Testing methodology/criteria:
- With a newly initialized server (read: totally empty), how long does it take to run a tsm restart?
- Linux uses time -p tsm restart
- Windows uses measure-command {tsm restart}
- Using TabJolt with 1, 5, 10, 15 and 30 concurrent threads, what do average response times look like, and what does the error rate look like?
- Two workbooks with four dashboards total were pulled from Tableau Public and run against a Snowflake database where datasets are cached early on.
- After these tests have been completed, how long does an extract refresh on a CitiBike table take to run?
The Results
For the tsm restart test, the clear winner is Linux. Here are the average restart times:
- Linux (AMD): 320 seconds
- Linux (Intel): 329 seconds
- Windows (AMD): 521 seconds
- Windows (Intel): 540 seconds
Interestingly, the Linux restart times were also more consistent, with a standard deviation of seven seconds compared to Windows’ 26 seconds.
For the TabJolt test, the clear winner is again Linux with the average response time of Windows being 48% slower than Linux:
Details on the individual runs are included towards the end of this blog post.
For the extract refresh test, Linux came out on top once more completing the refresh 10% faster than Windows. Here are the averages:
- Linux (Intel) : 300 seconds
- Linux (AMD) : 318 seconds
- Windows (AMD) : 330 seconds
- Windows (Intel) : 355 seconds
Conclusions
Knowing now that Linux is faster than Windows in all scenarios tested, what other factors should be considered when determining if Linux is the right platform for you to run Tableau Server on?
- Operational costs: Linux is between 40-50% cheaper than Windows on all public clouds, as Windows licensing is bundled with compute cost.
- Administration: Linux doesn’t have a desktop graphical user interface. All server administration needs to be done through a command line interface, which can be intimidating. The TSM Web UI on Linux is identical to Windows, however.
- Data source compatibility: Not all data source types are supported on Linux by Tableau. Be sure to check out Tableau’s driver list here (drivers with an asterisk are Windows-only).
If you’re looking to stretch your Tableau Server as far as possible on your budget, our tests show that not only does Linux cost less to run, but it’s also able to handle higher loads than Windows, perform maintenance operations quicker and return lower dashboard load times.

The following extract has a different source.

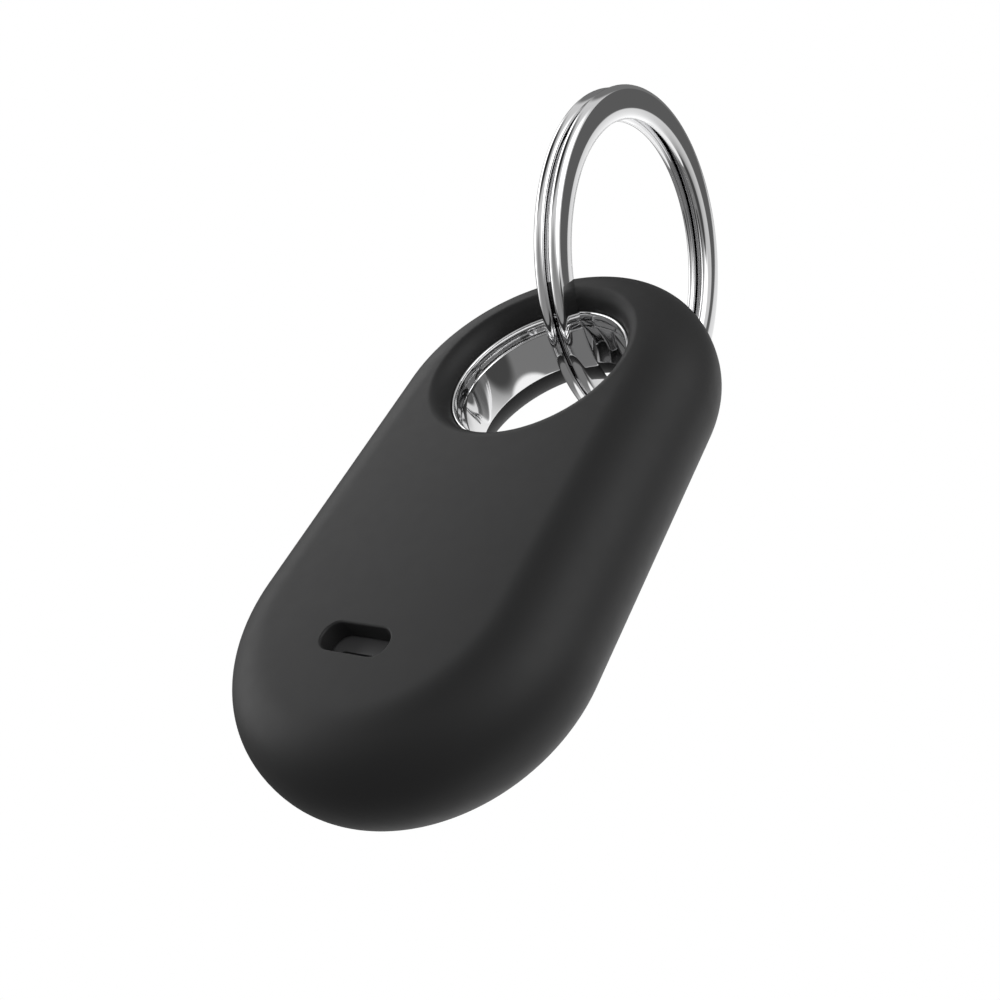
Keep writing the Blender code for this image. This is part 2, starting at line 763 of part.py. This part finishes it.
split_ring()
silicone_sleeve()
front_shell()
rear_shell()
shell_gasket()
ring_liner()
front_button()
battery_cover()
cover_seal()
coin_cell()
battery_contacts()
circuit_board()
mid_frame()
screws()
switch()
radio_parts()
sounder()
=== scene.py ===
"""Looks of the bluetooth tracker tag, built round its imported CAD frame.

Metres, +Z up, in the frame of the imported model. Heights of the tag are given from its middle.
"""

import json
from math import cos, pi, radians, sin

import bmesh
import bpy
import numpy as np
from mathutils import Matrix, Vector


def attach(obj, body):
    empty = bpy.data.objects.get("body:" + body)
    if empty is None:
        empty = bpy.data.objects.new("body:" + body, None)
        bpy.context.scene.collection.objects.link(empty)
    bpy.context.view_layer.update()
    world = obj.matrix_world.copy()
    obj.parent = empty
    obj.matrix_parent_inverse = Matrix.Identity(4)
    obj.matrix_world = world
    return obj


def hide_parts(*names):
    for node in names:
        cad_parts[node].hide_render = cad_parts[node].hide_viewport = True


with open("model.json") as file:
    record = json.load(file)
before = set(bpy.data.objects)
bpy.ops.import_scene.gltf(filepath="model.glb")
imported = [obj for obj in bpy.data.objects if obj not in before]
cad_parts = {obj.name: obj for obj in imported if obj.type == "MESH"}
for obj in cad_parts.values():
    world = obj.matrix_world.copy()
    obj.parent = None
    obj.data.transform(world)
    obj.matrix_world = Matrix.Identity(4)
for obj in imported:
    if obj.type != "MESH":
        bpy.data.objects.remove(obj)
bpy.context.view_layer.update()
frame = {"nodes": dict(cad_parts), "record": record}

MM = 0.001

# Sockets of a Mix node, whose names repeat: the two numbers or two colours that go in, and what comes out.
MIX_FACTOR = 0
MIX_NUMBERS = (2, 3)
MIX_COLOURS = (6, 7)
MIXED_NUMBER = 0
MIXED_COLOUR = 2

# Heights of the tag's middle and of the ring's centre.
RING_CENTRE = -14.25 * MM
TAG_MIDDLE = -50.05 * MM

# Sleeve, and the cavity inside it. Thicknesses are from the middle plane. Each has a rounded edge of that
# width, whose section is a superellipse of that power.
SLEEVE_RADIUS = 16.0 * MM
STRAIGHT_HALF = 13.1 * MM
FRONT_THICKNESS = 5.95 * MM
BACK_THICKNESS = 5.55 * MM
EDGE_WIDTH = 5.45 * MM
EDGE_POWER = 2.15
CAVITY_RADIUS = 14.6 * MM
CAVITY_HALF = 4.2 * MM
CAVITY_EDGE = 3.9 * MM
CAVITY_POWER = 2

# Ring hole and its lips. The lips end in a thin skin over the casing's bore.
HOLE_HEIGHT = 14.05 * MM
LIP_RADIUS = 8.8 * MM
LIP_WIDTH = 1.5 * MM
LIP_DEPTH = 2.2 * MM
BACK_LIP_RADIUS = 9.1 * MM
BACK_LIP_WIDTH = 2.4 * MM
BACK_LIP_DEPTH = 3.2 * MM
LIP_SKIN = 0.15 * MM

# Metal liner of the ring hole: its outer radius and depth at the back, its front bead, and then the
# stretches of its inner face from the bead to the back, as (radius, depth) in millimetres.
LINER_OUTER = 9.0 * MM
LINER_BACK = 2.25 * MM
BEAD_MIDDLE = 8.62 * MM
BEAD_DEPTH = -3.92 * MM
BEAD_RADIUS = 0.18 * MM
BEAD_TURN = 1.3 * pi
LINER_BAND = [(8.56, -3.7), (8.56, -3.2)]
LINER_STEP = [(8.53, -3.14), (8.51, -3.08), (8.51, -2.6)]
LINER_WALL = [(8.48, -2.46), (8.43, -2.4), (8.42, -2.3), (8.42, 2.0)]
LINER_CORNER = [(8.45, 2.15), (8.53, 2.23), (8.65, 2.25)]

# Sound slot and battery window, which are cut into the sleeve down to their bottoms.
SLOT_HEIGHT = -17.75 * MM
SLOT_LENGTH = 6.6 * MM
SLOT_WIDTH = 2.55 * MM
SLOT_RIM = 0.2 * MM
SLOT_BOTTOM = -3.9 * MM
BATTERY_HEIGHT = -12.5 * MM
WINDOW_RADIUS = 11.9 * MM
WINDOW_RIM = 0.5 * MM
WINDOW_BOTTOM = 3.4 * MM

# Twist cover of the battery. Its face, flange, bottom and floor are depths along Y, and the dish is sunk
# in its face. COVER_MIDDLE is the small radius at which its section starts and ends.
COVER_RADIUS = 11.5 * MM
COVER_FACE = 4.8 * MM
COVER_RIM = 0.22 * MM
COVER_FLANGE = 4.3 * MM
COVER_BOTTOM = 2.3 * MM
COVER_FLOOR = 3.1 * MM
SKIRT_OUTER = 10.75 * MM
SKIRT_INNER = 10.15 * MM
DISH_DEPTH = 0.12 * MM
DISH_RADIUS = 8.6 * MM
DISH_SLOPE_RADIUS = 8.9 * MM
DISH_SLOPE_DEPTH = 0.04 * MM
DISH_EDGE = 9.2 * MM
COVER_MIDDLE = 0.02 * MM
COIN_SLOT_LENGTH = 13 * MM
COIN_SLOT_WIDTH = 1.8 * MM
COIN_SLOT_DEPTH = 0.6 * MM
COIN_SLOT_RIM = 0.15 * MM

# Split ring: a flat-sided wire with rounded edges, in two coils. CROSSING_AT is where the wire crosses from
# one coil to the other, turned up from the back, and its ends are just past the crossing on either side.
RING_OUTER = 17.55 * MM
RING_INNER = 14.25 * MM
OUTER_ROUNDING = 0.65 * MM
INNER_ROUNDING = 1.85 * MM
RING_MIDDLE = (RING_OUTER + RING_INNER) / 2
WIRE_WIDTH = 1.17 * MM
COIL_GAP = 0.43 * MM
COIL_PITCH = WIRE_WIDTH + COIL_GAP
HALF_CROSSING = radians(17)
WIRE_END = HALF_CROSSING + radians(4)
CROSSING_AT = radians(-32)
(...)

As tested, you can also save up to 10% on your cloud compute bill by choosing AMD CPUs over Intel and get the same – or slightly better – performance.
Stats for Nerds
It wouldn’t be science if I didn’t show my work! Servers were all c5.4xlarge (Intel) or c5a.4xlarge (AMD) running Ubuntu 18.04 or Windows Server 2019 Base with Tableau Server installed on a GP3 storage drive. Here’s the cost breakdown for what each of those cost to run in an “average” 732-hour (30.5 day) month:
- c5.4xlarge (Windows): $1065
- c5a.4xlarge (Windows): $1020
- c5.4xlarge (Linux): $530
- c5a.4xlarge (Linux): $480
Diving into the TabJolt test, the chart here shows an error initially with Intel on Linux, but then the runs look virtually identical. On Windows, the response times are much longer but trended the same between Intel and AMD:
Above: Linux AMD (top) vs. Intel (bottom)

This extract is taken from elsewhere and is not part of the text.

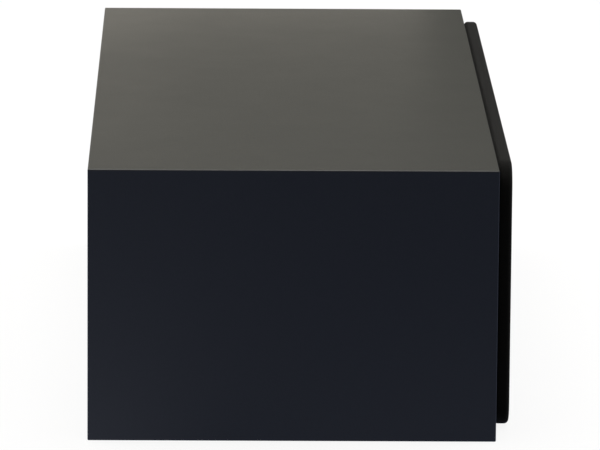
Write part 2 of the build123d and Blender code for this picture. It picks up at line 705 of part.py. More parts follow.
def tweeter():
    """Writes every piece of the tweeter but its screws and tabs."""
    inner = DOME_RADIUS - DOME_COIL_WALL
    former = rod(DOME_RADIUS, TWEETER_SEAT, TWEETER_SEAT + DOME_FORMER_LENGTH, inner)
    winding_front = TWEETER_SEAT + GLUE_GAP
    winding = rod(
        DOME_RADIUS + DOME_COIL_WALL, winding_front, winding_front + DOME_WINDING, DOME_RADIUS
    )
    dome = domed_cap(DOME_RADIUS, TWEETER_SEAT, DOME_RISE, DOME_THICKNESS)
    save("tweeter_faceplate", facing_front(tweeter_faceplate(), 0))
    save("tweeter_dome", facing_front(dome, 0))
    save("tweeter_surround", facing_front(dome_roll(), 0))
    save("tweeter_voice_coil", facing_front(former, 0), facing_front(winding, 0))
    front_plate, magnet, yoke = motor(
        TWEETER_MOTOR_RADIUS,
        TWEETER_MOTOR_PLATE,
        inner,
        DOME_RADIUS + DOME_COIL_WALL,
        TWEETER_MAGNET_RADIUS,
        TWEETER_MAGNET_BORE,
        TWEETER_MAGNET_HEIGHT,
        TWEETER_SEAT,
        0,
    )
    save("tweeter_front_plate", facing_front(front_plate, 0))
    save("tweeter_magnet", facing_front(magnet, 0))
    save("tweeter_yoke", facing_front(yoke, 0))


def dome_roll():
    """The dome's own half-roll, from its base to a lip under the face plate."""
    seat = TWEETER_SEAT
    inside = DOME_ROLL - DOME_THICKNESS
    centre = DOME_RADIUS + DOME_ROLL
    reach = (DOME_ROLL**2 - DOME_THICKNESS**2) ** 0.5
    front = seat - DOME_THICKNESS
    return turned(
        Line((DOME_RADIUS, 0, seat), (centre - inside, 0, seat)),
        ThreePointArc((centre - inside, 0, seat), (centre, 0, seat - inside), (centre + inside, 0, seat)),
        Line((centre + inside, 0, seat), (DOME_LIP, 0, seat)),
        Line((DOME_LIP, 0, seat), (DOME_LIP, 0, front)),
        Line((DOME_LIP, 0, front), (centre + reach, 0, front)),
        ThreePointArc((centre + reach, 0, front), (centre, 0, seat - DOME_ROLL), (DOME_RADIUS, 0, seat)),
    )


# ================================================================ driver terminals
def tab_pair(depth):
    """A fibre strip along Y with two spade tabs that stand rearwards, its back at h = 0."""
    half_depth, half_width = depth / 2, TAB_BOARD_WIDTH / 2
    pieces = [block(-half_depth, half_depth, -half_width, half_width, 0, TAB_BOARD)]
    blade = block(
        -TAB_THICKNESS / 2,
        TAB_THICKNESS / 2,
        -TAB_WIDTH / 2,
        TAB_WIDTH / 2,
        TAB_BOARD,
        TAB_BOARD + TAB_LENGTH,
    )
    pieces += [Pos(0, dy, 0) * blade for dy in (-TAB_SPACING / 2, TAB_SPACING / 2)]
    return pieces


def driver_terminals():
    """The tab strips of both woofers and of the tweeter."""
    made = []
    for _, side in SIDES:
        x = side * (WOOFER_OFFSET - WOOFER_TAB_RADIUS)
        y = FACE_Y + BASKET_DEPTH
        made += [facing_front(piece, x, y=y) for piece in tab_pair(TAB_BOARD_LENGTH)]
    y = FACE_Y + TWEETER_PLATE
    for piece in tab_pair(TWEETER_TAB_BOARD):
        made.append(facing_front(Rot(0, 0, 90) * piece, 0, AXIS_Z - TWEETER_TAB_RADIUS, y))
    return made


# ================================================================ grille
def grille_envelope(inset):
    """The grille's outer form, drawn in on every side by inset."""
    return rounded_slab(
        GRILLE_LENGTH - 2 * inset,
        GRILLE_HEIGHT - 2 * inset,
        GRILLE_BACK_Y - GRILLE_THICKNESS + inset,
        GRILLE_BACK_Y - inset,
        GRILLE_CORNER - inset,
        GRILLE_FRONT_ROUND - inset,
        GRILLE_BACK_ROUND - inset,
    )


def grille_windows():
    """(x0, x1) of each opening between the frame's bars."""
    end = GRILLE_LENGTH / 2 - FRAME_BAR - CLOTH_THICKNESS
    half = RIB_WIDTH / 2
    ribs = (-OUTER_RIB_X, -INNER_RIB_X, INNER_RIB_X, OUTER_RIB_X)
    starts = [-end, *[x + half for x in ribs]]
    ends = [*[x - half for x in ribs], end]
    return list(zip(starts, ends))


def grille_frame():
    """The moulded frame: a rim, cross ribs and a pad at each peg."""
    frame = grille_envelope(CLOTH_THICKNESS)
    low, high = AXIS_Z - WINDOW_HEIGHT / 2, AXIS_Z + WINDOW_HEIGHT / 2
    for x0, x1 in grille_windows():
        opening = block(x0, x1, FRAME_BACK_Y - 2 * GRILLE_THICKNESS, FACE_Y, low, high)
        corner = min(WINDOW_CORNER, (x1 - x0) / 2 - GLUE_GAP)
        frame -= fillet(opening.edges().filter_by(Axis.Y), corner)
    for x, z in peg_places():
        pad = rod(PEG_PAD_RADIUS, -PEG_PAD_THICKNESS, 0)
        frame += facing_front(pad, x, z, FRAME_BACK_Y)
    for x, z in peg_places():
        hole = rod(PEG_SPIGOT_RADIUS + GLUE_GAP / 2, -PEG_SPIGOT_LENGTH - GLUE_GAP, 1)
        frame -= facing_front(hole, x, z, FRAME_BACK_Y)
    return frame


def grille_cloth():
    """The cloth stretched over the front, round the rim and onto the frame's back."""
    cloth = grille_envelope(0) - grille_envelope(CLOTH_THICKNESS)
    turn_in = 2 * CLOTH_TURN_IN
    return cloth - rounded_slab(
        GRILLE_LENGTH - turn_in,
        GRILLE_HEIGHT - turn_in,
        FRAME_BACK_Y - CLOTH_THICKNESS,
        FACE_Y,
        GRILLE_CORNER - CLOTH_TURN_IN,
    )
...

Above: Windows Intel (top) vs. AMD (bottom)
Between these charts, note that the scales are different for the y-axis.
Starting with the TabJolt runs with 30 threads and looking at Linux vs. Windows, Windows averaged twice as long to return dashboards and started the run with 11 errors. However, none of those errors occurred after the first dashboards were returned, indicating that there is a bug in the Windows version of Tableau Server when running with TabJolt. The number of tests returned for Linux is roughly twice the number as for Windows because the server returned dashboards in half the time. The response time is about 44% slower on Windows on average. Moving to 15 threads, the same trend continues with Windows being slower on average by about 31%. With 10 threads, Windows is 45% slower for responses. Five threads puts Windows behind by 52%. One thread Windows is slower by 48%. These numbers are close to a target of about 50% slower performance on Windows:
Above: 30 Threads Linux (top) vs. Windows (bottom)
Above: 15 Threads Windows (top) vs. Linux (bottom)

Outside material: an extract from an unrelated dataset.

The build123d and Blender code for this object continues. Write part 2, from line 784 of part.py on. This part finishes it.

Above: 10 threads Windows (top) vs. Linux (bottom)
Running these tests using Hyper workbooks vs. live connections uncovers disk-read speeds and ensures that queries back to live databases is not a bottleneck. With 10 threads, Windows was 39% slower. With 15 threads, Windows was 42% slower. With 30 threads, Windows was 37% slower:
Above: 15 threads Linux (top) vs. Windows (bottom)
Analysis and Findings
In all the tests we ran, Linux was 1.5 to 2 times faster than Windows. This might not be fully representative in real-world scenarios, but some improvements should be at least partially realized in real-world scenarios. Both instances were running with gp3 disks in AWS with the same number of IOPS and throughput configured. This means that it should come down purely to the operating system’s ability to read and write data to/from the disk.
Using Hyper vs. live connection tests allows us to determine that using Snowflake as a backend did not conflate our results with a query to a live database being the slow part of rendering the dashboard. It also allows us to test read speeds from hard disks for Linux and Windows for the initial tests before data was kept in the memory cache. There will be a point that both Snowflake and Hyper data is kept in Tableau Server’s memory, meaning that tests come down purely to the OS’s ability to serve dashboards as fast as possible. Looking at the average load times over a five-minute test will reveal this true number vs. a number that includes querying a database, loading that data and then rendering the viz.
Refreshing extracts is slightly more contrived because the drivers for Windows vs. Linux might be more optimized for one over the other. Since the same version of the driver was used and it was pulled from the same data source, the results should be safe to compare.